The most important thing about Johnson & Johnson’s vaccine

Sure, the single dose is great. So it the fact that it doesn’t need a crazy cold freezer for storage. Oh, and the side effects are milder. But what’s seemingly glossed over in the coverage is this: It seems not only to protect the vaccinated, but also reduce their ability to infect others.

According to the FDA, the J&J vaccine results in “a 74% lower likelihood of asymptomatic transmission to others at 71 days compared to placebo.”

Hope for Covid long-haulers

It seems that one in three people who recover from Covid-19 become “long haulers” — experiencing symptoms long after the virus is gone. Brain fog is one of the scariest, but fatigue. muscle weakness, and insomnia are also common.

Good news: Not only have these long haulers gone from “occasional anecdotes” to acceptance as the real deal (the NIH is calling the condition “PASC” for “Post-Acute Sequelae of SARS-CoV-2 infection”), but now NIH is launching a four-year initiative to study it — and maybe find answers.

About that brain fog

Those shifty Danes might have taken the first step to understanding the cause of brain fog: capillary damage. Specifically, damage to capillaries (“widespread cerebral microvascular flow disturbances”) leads to reduced blood flow in the brain, which can lead to inflammation. Then both the reduced oxygen and increased cytokines can hamper the production of serotonin. Presto: mood changes and brain fog.

Clinics are opening

With more than 28 million Americans having been infected, that means millions of people will be dealing with those long-hauler symptoms. Popping up now are clinics to help them.

Patients usually have a one-hour long intake appointment to review their medical history before looking at their current coronavirus-induced symptoms. “From that point, the post COVID office will make appropriate referrals. So that would be, for example, to cardiology, neurology, rehab medicine, or psychiatry.”

No, statins don’t cause muscle pain; age does

Have you heard people who take statins complain that it gives them muscle aches? British researchers decided to test this. What they found: It ain’t the statins. It’s the people taking them.

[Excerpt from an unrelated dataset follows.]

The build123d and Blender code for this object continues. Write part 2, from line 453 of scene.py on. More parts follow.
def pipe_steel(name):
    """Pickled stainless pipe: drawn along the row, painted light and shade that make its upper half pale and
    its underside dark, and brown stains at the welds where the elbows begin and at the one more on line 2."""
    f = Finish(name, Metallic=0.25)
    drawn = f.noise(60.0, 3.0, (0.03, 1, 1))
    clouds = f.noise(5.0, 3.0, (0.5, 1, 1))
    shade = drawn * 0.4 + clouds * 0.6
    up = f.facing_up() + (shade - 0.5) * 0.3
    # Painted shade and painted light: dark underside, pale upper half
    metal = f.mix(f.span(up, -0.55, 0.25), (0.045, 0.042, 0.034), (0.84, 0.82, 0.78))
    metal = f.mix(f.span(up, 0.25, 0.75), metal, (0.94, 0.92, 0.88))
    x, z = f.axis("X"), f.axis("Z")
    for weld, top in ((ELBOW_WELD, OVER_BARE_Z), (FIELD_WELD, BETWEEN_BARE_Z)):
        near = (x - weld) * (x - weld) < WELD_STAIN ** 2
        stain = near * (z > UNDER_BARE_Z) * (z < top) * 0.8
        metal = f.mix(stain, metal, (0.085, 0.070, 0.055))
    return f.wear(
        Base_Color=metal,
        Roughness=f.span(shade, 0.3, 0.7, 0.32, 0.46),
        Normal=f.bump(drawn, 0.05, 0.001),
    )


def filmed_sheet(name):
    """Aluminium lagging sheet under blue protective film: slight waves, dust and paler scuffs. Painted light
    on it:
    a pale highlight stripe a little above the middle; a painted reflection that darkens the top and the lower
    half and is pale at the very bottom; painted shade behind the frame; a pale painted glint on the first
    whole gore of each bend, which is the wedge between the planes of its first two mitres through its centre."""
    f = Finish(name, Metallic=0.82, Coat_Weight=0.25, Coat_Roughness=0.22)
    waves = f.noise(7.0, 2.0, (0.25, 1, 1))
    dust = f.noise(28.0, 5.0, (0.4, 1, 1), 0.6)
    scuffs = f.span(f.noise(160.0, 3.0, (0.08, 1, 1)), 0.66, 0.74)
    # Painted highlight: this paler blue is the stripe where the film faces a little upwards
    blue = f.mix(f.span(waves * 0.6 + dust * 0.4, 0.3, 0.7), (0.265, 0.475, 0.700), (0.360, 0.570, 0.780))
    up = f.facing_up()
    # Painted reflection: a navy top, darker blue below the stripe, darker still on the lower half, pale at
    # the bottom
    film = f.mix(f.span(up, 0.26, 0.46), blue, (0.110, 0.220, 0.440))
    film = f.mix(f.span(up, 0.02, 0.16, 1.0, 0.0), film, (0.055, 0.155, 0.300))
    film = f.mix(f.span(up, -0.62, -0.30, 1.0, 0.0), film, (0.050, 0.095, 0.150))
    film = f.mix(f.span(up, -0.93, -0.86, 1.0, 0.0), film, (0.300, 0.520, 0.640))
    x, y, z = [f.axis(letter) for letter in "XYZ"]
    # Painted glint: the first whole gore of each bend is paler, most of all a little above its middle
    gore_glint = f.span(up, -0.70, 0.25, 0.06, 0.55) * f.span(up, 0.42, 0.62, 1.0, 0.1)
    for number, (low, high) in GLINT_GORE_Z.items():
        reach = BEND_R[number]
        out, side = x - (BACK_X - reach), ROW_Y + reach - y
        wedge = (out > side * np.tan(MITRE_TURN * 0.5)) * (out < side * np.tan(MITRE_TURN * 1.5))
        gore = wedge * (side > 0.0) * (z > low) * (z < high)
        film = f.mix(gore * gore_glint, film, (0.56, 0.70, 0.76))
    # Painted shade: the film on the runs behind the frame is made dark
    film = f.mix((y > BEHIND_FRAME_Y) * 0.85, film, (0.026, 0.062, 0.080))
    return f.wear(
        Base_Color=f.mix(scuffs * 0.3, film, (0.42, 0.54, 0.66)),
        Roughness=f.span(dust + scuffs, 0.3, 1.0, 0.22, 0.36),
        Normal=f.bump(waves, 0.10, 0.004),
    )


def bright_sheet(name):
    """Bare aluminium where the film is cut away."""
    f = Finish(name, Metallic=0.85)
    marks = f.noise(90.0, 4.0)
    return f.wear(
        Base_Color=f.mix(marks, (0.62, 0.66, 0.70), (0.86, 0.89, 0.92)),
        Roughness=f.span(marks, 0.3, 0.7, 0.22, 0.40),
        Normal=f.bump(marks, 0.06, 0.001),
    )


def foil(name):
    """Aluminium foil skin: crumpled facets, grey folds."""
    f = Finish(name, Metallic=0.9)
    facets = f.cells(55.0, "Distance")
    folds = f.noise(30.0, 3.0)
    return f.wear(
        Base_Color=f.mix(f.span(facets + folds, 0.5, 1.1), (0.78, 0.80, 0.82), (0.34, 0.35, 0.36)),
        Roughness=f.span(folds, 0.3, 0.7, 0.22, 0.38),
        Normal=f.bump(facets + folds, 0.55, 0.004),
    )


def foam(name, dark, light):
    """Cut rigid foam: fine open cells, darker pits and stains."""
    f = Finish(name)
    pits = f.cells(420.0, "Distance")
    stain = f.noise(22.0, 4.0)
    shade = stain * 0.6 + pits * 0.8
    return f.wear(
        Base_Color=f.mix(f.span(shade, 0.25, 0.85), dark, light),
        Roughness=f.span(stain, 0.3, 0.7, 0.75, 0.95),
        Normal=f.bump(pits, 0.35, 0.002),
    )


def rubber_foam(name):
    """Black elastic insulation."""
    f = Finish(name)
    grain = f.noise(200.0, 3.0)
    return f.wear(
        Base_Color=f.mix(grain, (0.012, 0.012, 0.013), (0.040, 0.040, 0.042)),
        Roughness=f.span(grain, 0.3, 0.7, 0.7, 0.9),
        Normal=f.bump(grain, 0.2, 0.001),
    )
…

After the trial ended, there was no difference in the frequency or severity of muscle symptoms scored by participants, even though they had previously said they had severe muscle symptoms when taking statins.

Said the authors: “While in these older age groups, aches and pains are indeed common, we convincingly show they are not made worse by statins and their pain is not caused by statins.”

Saving you a click

If someone has had Covid-19, should they still get vaccinated? Yes.

It’s busy in your guts

Looking for something new to research? Biologists at the UK’s Wellcome Sanger Institute opened a whole new doorway. They discovered more than 70,000 never-before-seen gut viruses. (These bacteriophages come from 28,000 people, so it’s not like we all have the same 70,000.)

Gut bacteria are clearly important, but now there’s a whole new virus ecosystem to explore. Wheeee!

“As bacterial communities are a critical component of our gut, it’s not difficult to imagine that phages could be paying a key role in maintaining a healthy equilibrium in our intestine.”

In case you were wondering

The latest CDC data say that 57.6 percent of Americans 20 years and older used a dietary supplement in the previous 30 days. Of note, use was higher among women than men (63.8 versus 50.8 percent).

Then again, this was based on information from the Before Times — 2017 and 2018 — so it may be different today.

Sick kittens can help sick children

Diarrhea kills 120,000 kids a year worldwide, caused by a particular type of E.coli bacteria. In fact, there’s a specific variant of this bacteria emerging — called atypical enteropathic Escherichia coli (aEPEC) — that is “increasingly associated with diarrheal disease in humans and in kittens.”

Yep, this same bacteria kills human children and kittens. And when we say “the same bacteria,” we mean it has identical genetics. That’s unusual, but lucky, because, researchers at North Carolina State say…

The findings point to kittens as a potentially invaluable model for further exploration of aEPEC on the molecular level to inform treatment approaches for both humans and felines.